**Exercise objective:**
Print the lines of the data, starting with the first, up to and including the line where "unlit = in_tap.most(in_way)" appears.

=-=-=-=-=

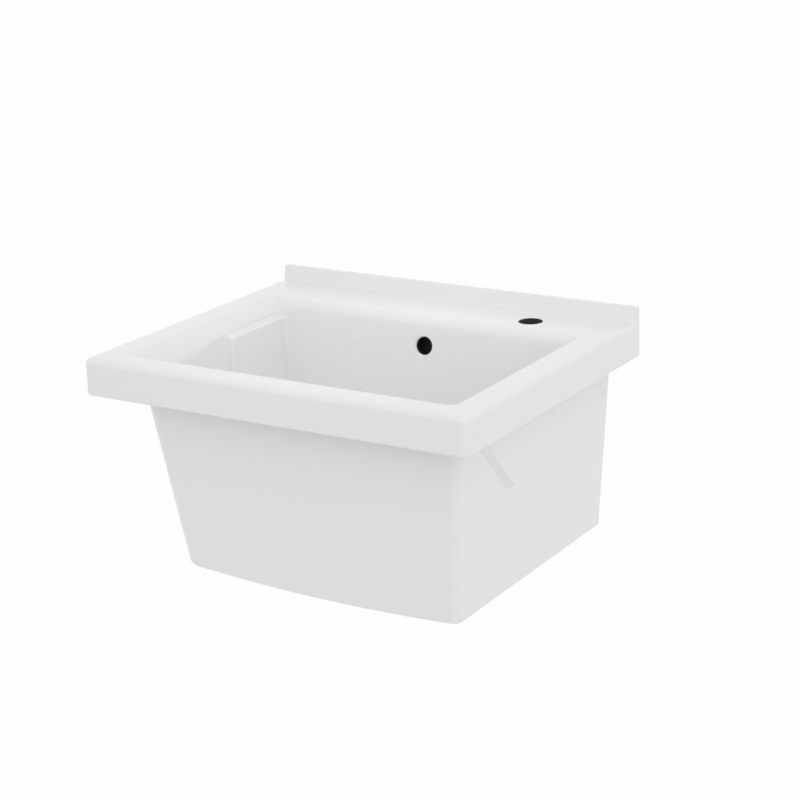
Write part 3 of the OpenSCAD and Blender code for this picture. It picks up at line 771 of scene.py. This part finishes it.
# The insides of the tap hole and of the overflow channel, which no light reaches
from_tap = ((across - TAP[0] * MM) ** 2.0 + (depth - TAP[1] * MM) ** 2.0) ** 0.5
in_tap = (1 - from_tap.over((TAP_R + 0.7) * MM)) * height.over(-0.015)
behind = (depth - (bowl_at(0.0)[3] * MM + height * slope(BACK_SLOPE))) * 1000.0
in_way = (behind.rise(2.6, 3.4) * (1 - behind.over(27.0))
          * (1 - abs(across - WASTE[0] * MM).over((WAY_HALF + 0.2) * MM))
          * (1 - height.over(-0.0215)) * height.over((UNDER - 17.0) * MM))
unlit = in_tap.most(in_way)

# The glaze itself: faint clouds, a few pinholes and a soft wave
tone = glaze.noise(7.0, 3.0, 0.55)
cloud = glaze.noise(38.0, 2.0)
white_tone = glaze.mix(tone, (0.942, 0.942, 0.939), (0.952, 0.952, 0.950))
speck = glaze.node("ShaderNodeTexVoronoi", {"feature": "F1"},
                   {"Vector": point, "Scale": 55.0, "Randomness": 1.0})
pinhole = (1 - speck.rise(0.015, 0.035)) * cloud.rise(0.52, 0.60)
body_tone = glaze.mix(pinhole * 0.35, white_tone, (0.60, 0.55, 0.48))
clay_tone = glaze.mix(glaze.noise(420.0, 4.0, 0.7), (0.66, 0.61, 0.53), (0.78, 0.74, 0.67))
glaze_wave = glaze.noise(14.0, 2.0, 0.4)
glaze_peel = glaze.noise(170.0, 2.0, 0.5)
clay_grain = glaze.noise(900.0, 3.0, 0.6)
relief = (glaze_wave * 0.00050 + glaze_peel * 0.000022) * (1 - bare) + clay_grain * bare * 0.00012
finished(glaze, {
    "Base Color": glaze.mix(unlit, glaze.mix(bare, body_tone, clay_tone), (0.030, 0.029, 0.028)),
    "Roughness": (0.22 + 0.07 * cloud + 0.5 * bare).most(unlit * 0.8),
    "Coat Weight": 0.45 * (1 - bare) * (1 - unlit),
    "Coat Roughness": 0.06,
    "Normal": glaze.bump(0.55, relief)})
dressed(casting, glaze_material, "sink")
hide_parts("sink_body")

# Seals: two flat rings cut from black rubber sheet, one under the strainer
# dish's flange and one between the casting's boss and the cup.
rubber_material, rubber = surface("black_rubber")
bloom = rubber.noise(160.0, 4.0, 0.6)
fine = rubber.noise(1400.0, 2.0, 0.5)
finished(rubber, {
    "Base Color": rubber.mix(bloom, (0.018, 0.018, 0.019), (0.040, 0.040, 0.041)),
    "Roughness": 0.55 + 0.18 * bloom,
    "Normal": rubber.bump(0.5, fine * 0.00006 + bloom * 0.00003)})


def gasket(name, inner, outer, low):
    """A flat ring cut from rubber sheet, with its underside at the height low."""
    high = low + 2.5
    ring = turned_solid(name, rounded_loop(
        [(inner, low), (outer, low), (outer, high), (inner, high)], 0.5), 96, closed=True)
    smooth_shaded(ring)
    dressed(ring, rubber_material, "sink")
    return ring


top_seal = gasket("dish_gasket", 45.3, 57.0, -299.0)
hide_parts("dish_seal")

low_seal = gasket("cup_gasket", 46.5, 56.0, -331.5)
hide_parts("cup_seal")

# Strainer dish: pressed from stainless sheet, with a rolled flange that sits in
# the recess and eight drain holes punched through its floor.
steel_material, steel = surface("spun_steel")
steel_point = steel.node("ShaderNodeVectorMath", {"operation": "SUBTRACT"},
                         {0: steel.place(), 1: (WASTE[0] * MM, WASTE[1] * MM, 0.0)})
steel_x, steel_y, steel_z = (steel.part(steel_point, axis) for axis in range(3))
from_axis = (steel_x * steel_x + steel_y * steel_y) ** 0.5
turn_line = steel.node("ShaderNodeCombineXYZ", {}, {0: from_axis, 1: steel_z, 2: steel_x * 0.02})
turning = steel.noise(2600.0, 3.0, 0.6, at=turn_line)
handling = steel.noise(45.0, 4.0, 0.6)
finished(steel, {
    "Base Color": steel.mix(handling, (0.56, 0.56, 0.555), (0.64, 0.64, 0.63)),
    "Metallic": 1.0,
    "Roughness": 0.20 + 0.12 * turning + 0.08 * handling,
    "Normal": steel.bump(0.35, turning * 0.000012 + handling * 0.00004)})


def beside_waste(radius, degrees):
    """A place at this radius from the waste's axis."""
    turn = math.radians(degrees)
    return WASTE[0] + radius * math.cos(turn), WASTE[1] + radius * math.sin(turn)


dish = turned_solid("strainer_pan", rounded_loop(
    [(3.3, -330.5), (41.0, -330.5), (43.0, -296.5), (56.4, -296.5), (57.0, -295.7), (56.2, -295.0),
     (42.25, -295.0), (39.5, -329.0), (3.3, -329.0)],
    [0.2, 3.4, 1.2, 0.5, 0.5, 0.8, 2.7, 2.2, 0.2]), 96, closed=True)
for k in range(8):
    joined(dish, turned_solid("punch", [(0, -333), (5, -333), (5, -327), (0, -327)], 32,
                              beside_waste(20, 45 * k)), "DIFFERENCE")
smooth_shaded(dish)
dressed(dish, steel_material, "sink")
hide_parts("strainer_dish")

# Cup: moulded in white polypropylene. Its flange is drawn up against the boss,
# and its outlet carries a rolled thread for the trap's nut.
plastic_material, plastic = surface("white_polypropylene")
flow = plastic.noise(26.0, 3.0, 0.5, distortion=0.6)
spark = plastic.noise(1100.0, 2.0, 0.5)
finished(plastic, {
    "Base Color": plastic.mix(flow, (0.78, 0.78, 0.76), (0.83, 0.83, 0.815)),
    "Roughness": 0.40 + 0.12 * spark,
    "Normal": plastic.bump(0.4, spark * 0.00004 + flow * 0.00010)})

cup_loop = rounded_loop(
    [(46.5, -331.5), (58.0, -331.5), (58.0, -335.5), (50.0, -335.5), (50.0, -339.5), (23.9, -346.5),
     (22.9, -347.6), (22.9, -363.5), (20.4, -363.5), (20.4, -344.0), (46.5, -337.0)],
    [0.3, 0.8, 0.8, 0.8, 2.0, 0.6, 0.5, 0.5, 0.4, 1.5, 2.0])
cup = turned_solid("outlet_cup", cup_loop, 96, closed=True)
smooth_shaded(cup)


def thread(name, crest, root, pitch, z0, z1, inner, around=96, rows=6):
    """A threaded sleeve: the ridge climbs one pitch in each turn, and fades at both ends."""
    levels = int((z1 - z0) / pitch * rows)
    rings = []
    for j in range(levels + 1):
        z = z0 + (z1 - z0) * j / levels
        fade = min(1.0, (z - z0) / 1.2, (z1 - z) / 1.6)
        ring = []
        for i in range(around):
            turn = i / around
            phase = ((z / pitch) - turn) % 1.0
            ridge = np.clip(1.5 - 4.2 * abs(phase - 0.5) + 0.25, 0, 1)
            r = root + (crest - root) * ridge * max(fade, 0.0)
            angle = 2 * math.pi * turn
            ring.append((WASTE[0] + r * math.cos(angle), WASTE[1] + r * math.sin(angle), z))
        rings.append(np.array(ring))
    angles = np.linspace(0, 2 * math.pi, around, endpoint=False)
    for z in (z1, z0):
        rings.append(np.column_stack([WASTE[0] + inner * np.cos(angles),
                                      WASTE[1] + inner * np.sin(angles), np.full(around, z)]))
    return solid_from_rings(name, rings, tube=True)


def merged(piece, others):
    """Adds the meshes of other pieces to one piece as they are, and removes the others."""
    shape = bmesh.new()
    for each in (piece, *others):
        shape.from_mesh(each.data)
    mesh = bpy.data.meshes.new(piece.data.name)
    shape.to_mesh(mesh)
    shape.free()
    piece.data = mesh
    for each in others:
        bpy.data.objects.remove(each)


outlet_thread = thread("outlet_thread", 23.9, 22.7, 2.31, -362.9, -348.2, 21.6)
smooth_shaded(outlet_thread, 50, weighted=False)
hub = turned_solid("hub", rounded_loop([(5.0, -343.5), (8.0, -343.5), (8.0, -331.5), (5.0, -331.5)],
                                       [0.2, 0.8, 0.3, 0.2]), 48, closed=True)
hub_floor = turned_solid("hub_floor", rounded_loop(
    [(3.3, -343.5), (5.4, -343.5), (5.4, -341.5), (3.3, -341.5)], 0.1), 48, closed=True)


def turned_about_waste(degrees, z=0.0):
    """Moves what lies round the origin to the waste, at a height and turned."""
    return (Matrix.Translation((WASTE[0] * MM, WASTE[1] * MM, z * MM))
            @ Matrix.Rotation(math.radians(degrees), 4, "Z"))


arms = []
for k in range(3):
    arm = run_along_x("arm", [(-2, -341.5), (2, -341.5), (2, -333.5), (-2, -333.5)], 6.5, 47.5)
    arm.data.transform(turned_about_waste(120 * k))
    arms.append(arm)
merged(cup, [outlet_thread, hub, hub_floor] + arms)
dressed(cup, plastic_material, "sink")
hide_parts("waste_cup")

# Clamp: a stainless screw through the dish, a nylon washer under it and a
# knurled brass bush in the cup's hub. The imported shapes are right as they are.
brass_material, brass = surface("turned_brass")
brass_tone = brass.noise(300.0, 3.0, 0.6)
knurl = brass.node("ShaderNodeTexWave", {"wave_type": "BANDS", "bands_direction": "DIAGONAL"},
                   {"Vector": brass.place(), "Scale": 420.0}, 1)
finished(brass, {
    "Base Color": brass.mix(brass_tone, (0.62, 0.43, 0.17), (0.72, 0.53, 0.24)),
    "Metallic": 1.0,
    "Roughness": 0.28 + 0.15 * brass_tone,
    "Normal": brass.bump(0.4, knurl * 0.00012)})

nylon_material, nylon = surface("natural_nylon")
nylon_tone = nylon.noise(240.0, 3.0, 0.6)
finished(nylon, {
    "Base Color": nylon.mix(nylon_tone, (0.72, 0.70, 0.63), (0.79, 0.77, 0.71)),
    "Roughness": 0.38 + 0.15 * nylon_tone,
    "Normal": nylon.bump(0.3, nylon_tone * 0.00005)})


def refinished(node, material):
    """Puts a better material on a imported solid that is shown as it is."""
    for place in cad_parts[node].material_slots:
        place.material = material


refinished("clamp_screw", steel_material)
refinished("clamp_washer", nylon_material)
refinished("clamp_insert", brass_material)

# Basket: drawn from thin stainless sheet, with a turned-out edge, a ring of
# holes in its floor and two rings of holes round its wall.
basket = turned_solid("lift_out_basket", rounded_loop(
    [(8.1, -324.0), (36.0, -324.0), (36.0, -300.0), (40.5, -300.0), (40.5, -299.0),
     (35.0, -299.0), (35.0, -323.0), (8.1, -323.0)],
    [0.1, 3.0, 0.6, 0.45, 0.45, 1.6, 2.0, 0.1]), 96, closed=True)
HOLE_R = 2.25
punches = [turned_solid("punch", [(0, -326), (HOLE_R, -326), (HOLE_R, -321), (0, -321)], 20,
                        beside_waste(31.75, 20 * k)) for k in range(18)]
for row in (1, 2):
    for k in range(12):
        punch = turned_solid("punch", [(0, -4), (HOLE_R, -4), (HOLE_R, 4), (0, 4)], 20, (0.0, 0.0))
        punch.data.transform(
            turned_about_waste(30 * k + 15 * row, -324 + 8.1 * row)
            @ Matrix.Translation((0.0355, 0, 0)) @ Matrix.Rotation(math.radians(90), 4, "Y"))
        punches.append(punch)
merged(punches[0], punches[1:])
joined(basket, punches[0], "DIFFERENCE")
smooth_shaded(basket)
dressed(basket, steel_material, "strainer")
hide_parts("basket")

# Stem: a stainless post over a pressed dome that stands on the basket's floor.
# Its pin drops into the clamp screw's sleeve and carries a nylon catch ring.
stem = turned_solid("basket_post", [
    (0, -327.0), (3.4, -327.0), (3.85, -326.75), (4.0, -326.4), (4.0, -325.05), (3.05, -325.0),
    (3.05, -323.0), (4.0, -322.95), (4.0, -310.0), (7.6, -310.0), (8.1, -310.5), (8.1, -323.0),
    (12.0, -323.0), (12.1, -322.6), (12.0, -322.1), (11.0, -322.0), (10.5, -321.6), (10.2, -320.8),
    (10.1, -319.6), (10.1, -311.4), (9.7, -310.2), (8.8, -309.0), (7.4, -308.2), (5.6, -308.0),
    (4.6, -307.7), (4.1, -306.9), (4.0, -306.0), (4.0, -299.0), (3.0, -299.0), (3.0, -291.0),
    (0, -291.0)], 64)
smooth_shaded(stem)
dressed(stem, steel_material, "strainer")
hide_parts("basket_stem")

refinished("stem_catch", nylon_material)

# Stopper: a rubber ring under a steel plate, riveted beneath the basket. Pushed
# down, it covers the dish's eight holes.
refinished("seal_plate", steel_material)
refinished("stopper_seal", rubber_material)

# Knob: moulded in black plastic and pressed on the post. The basket is pushed
# down and lifted by it.
knob_material, knob_finish = surface("black_knob_plastic")
knob_tone = knob_finish.noise(200.0, 3.0, 0.5)
finished(knob_finish, {
    "Base Color": knob_finish.mix(knob_tone, (0.020, 0.020, 0.022), (0.034, 0.034, 0.036)),
    "Roughness": 0.22 + 0.12 * knob_tone,
    "Normal": knob_finish.bump(0.3, knob_tone * 0.00006)})
knob = turned_solid("lift_knob", [
    (0, -291.0), (3.08, -291.0), (3.08, -299.0), (6.6, -299.0), (7.0, -298.7), (6.9, -298.2),
    (6.3, -297.0), (6.15, -295.9), (6.5, -294.8), (7.8, -293.7), (9.1, -292.9), (9.8, -292.1),
    (10.0, -291.2), (10.0, -290.2), (9.7, -289.2), (8.9, -288.5), (7.7, -288.1), (5.6, -288.05),
    (5.0, -288.25), (3.0, -288.45), (0, -288.5)], 64)
smooth_shaded(knob)
dressed(knob, knob_material, "strainer")
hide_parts("basket_knob")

=-=-=-=-=

**Final result:**
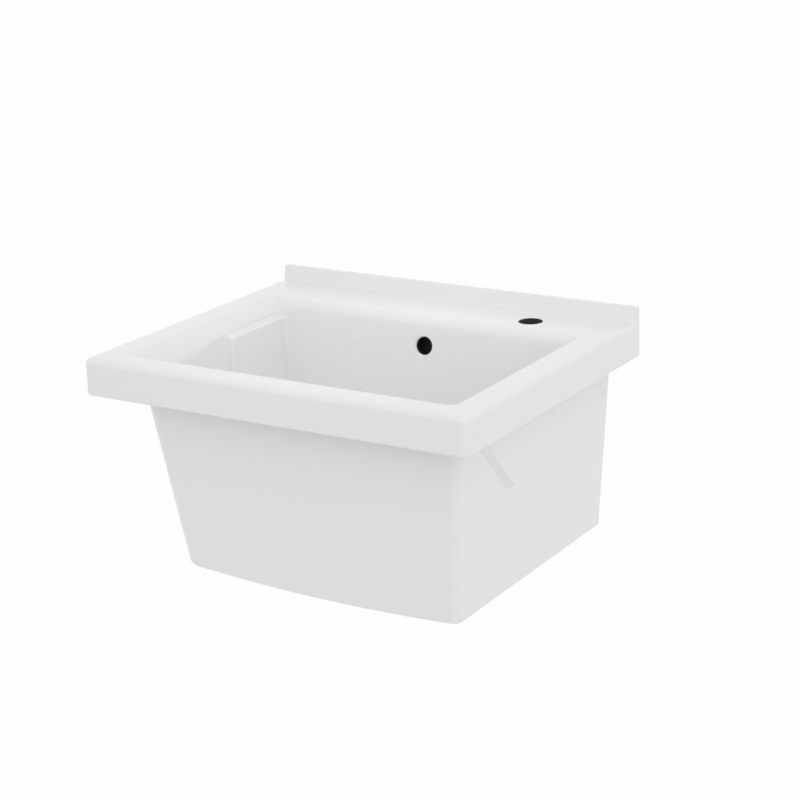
Write part 3 of the OpenSCAD and Blender code for this picture. It picks up at line 771 of scene.py. This part finishes it.
# The insides of the tap hole and of the overflow channel, which no light reaches
from_tap = ((across - TAP[0] * MM) ** 2.0 + (depth - TAP[1] * MM) ** 2.0) ** 0.5
in_tap = (1 - from_tap.over((TAP_R + 0.7) * MM)) * height.over(-0.015)
behind = (depth - (bowl_at(0.0)[3] * MM + height * slope(BACK_SLOPE))) * 1000.0
in_way = (behind.rise(2.6, 3.4) * (1 - behind.over(27.0))
          * (1 - abs(across - WASTE[0] * MM).over((WAY_HALF + 0.2) * MM))
          * (1 - height.over(-0.0215)) * height.over((UNDER - 17.0) * MM))
unlit = in_tap.most(in_way)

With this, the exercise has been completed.